Verse 15 gives the key point of this passage (addressing the concerns of the Thessalonians) that, when Christ returns, the living Christians have no advantage over those who have died.
Verse 16 describes, in familiar terms (for us who have the NT), Christ’s return (parousia). This is no secret event.
This Coming is described in the same terms as other passages about the Lord’s coming:
“For the Lord himself will descend from heaven with a cry of command, with the voice of an archangel, and with the sound of the trumpet of God….in the clouds…”
Acts 1 “…a cloud took him out of their sight….’This Jesus, who was taken up from you into heaven, will come in the same way as you saw him go into heaven.'”
Dan 7 “…with the clouds of heaven
there came one like a son of man”
Rev 1 “…Behold, he is coming with the clouds, and every eye will see him…”
Mark 13 “…then they will see the Son of Man coming in clouds with great power and glory. 27And then he will send out the angels and gather his elect from the four winds, from the ends of the earth to the ends of heaven…”
Verse 17 pictures the “we” who are still alive as following those who have died “to meet the Lord in the air…”
To meet [apantasin] the Lord… “When a dignitary paid an official visit (parousia) to a city in Hellenistic times, the action of the leading citizens in going out to meet him and escort him back on the final stage of his journey [to that city] was called the apantesis” (F.F. Bruce,I &2 Thessalonians, WBC).

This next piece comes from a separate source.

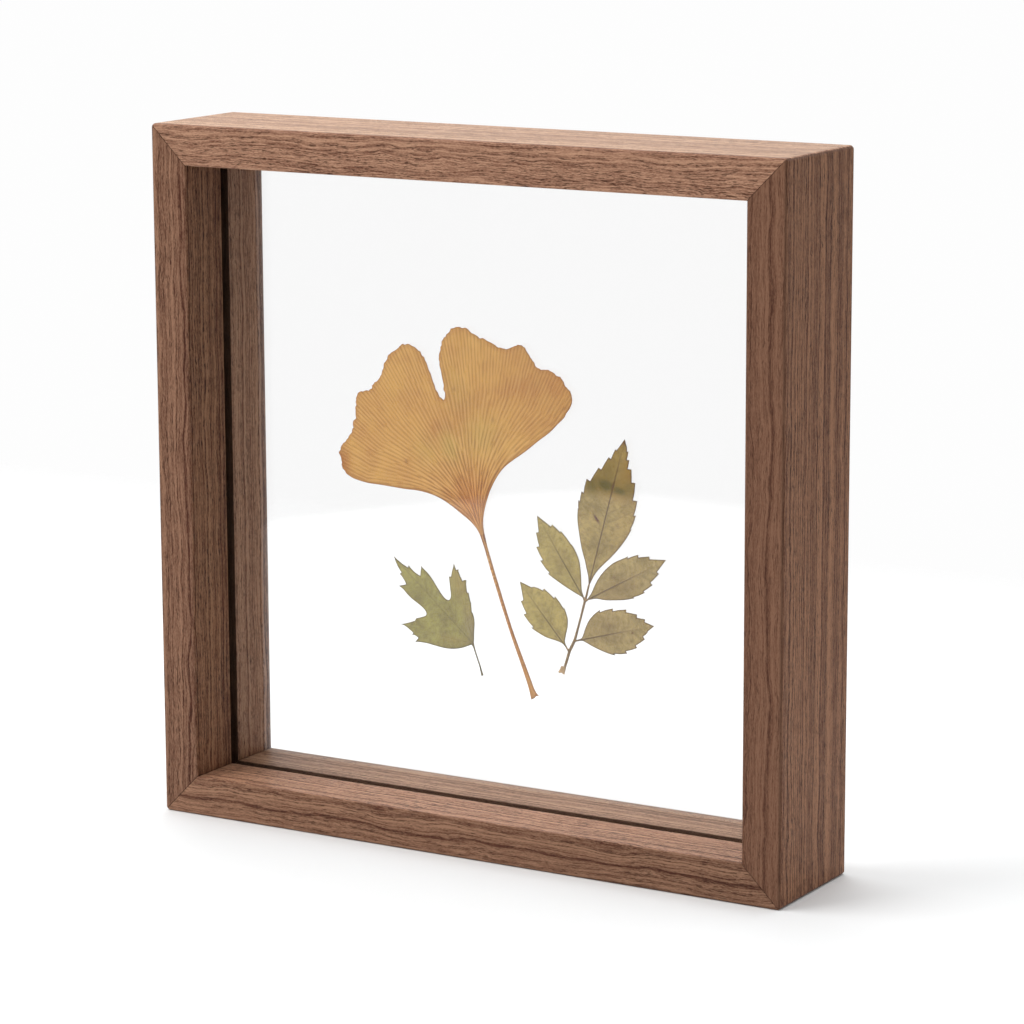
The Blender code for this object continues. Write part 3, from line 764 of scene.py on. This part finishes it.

R.C. Sproul vivdly describes this historical usage by Paul–starting at 10:20 mark, here.
See N.T. Wright speak of this, here.
Verse 18 (This is no gnostic revelation of some new doctrine of a secret ‘rapture’.) The whole point of this passage is to encourage each other in the hope given to us regarding death through Christ’s death and resurrection.
*Parousia. In the NT, parousia, with reference to Christ, refers exclusively to Christ’s Second Advent, his Second Coming, “…the coming of Christ at the end-time for the general resurrection, last judgment and the creation of the new heaven and earth.”--The New International Dictionary of New Testament Theology, s.v. “present” (II:899ff).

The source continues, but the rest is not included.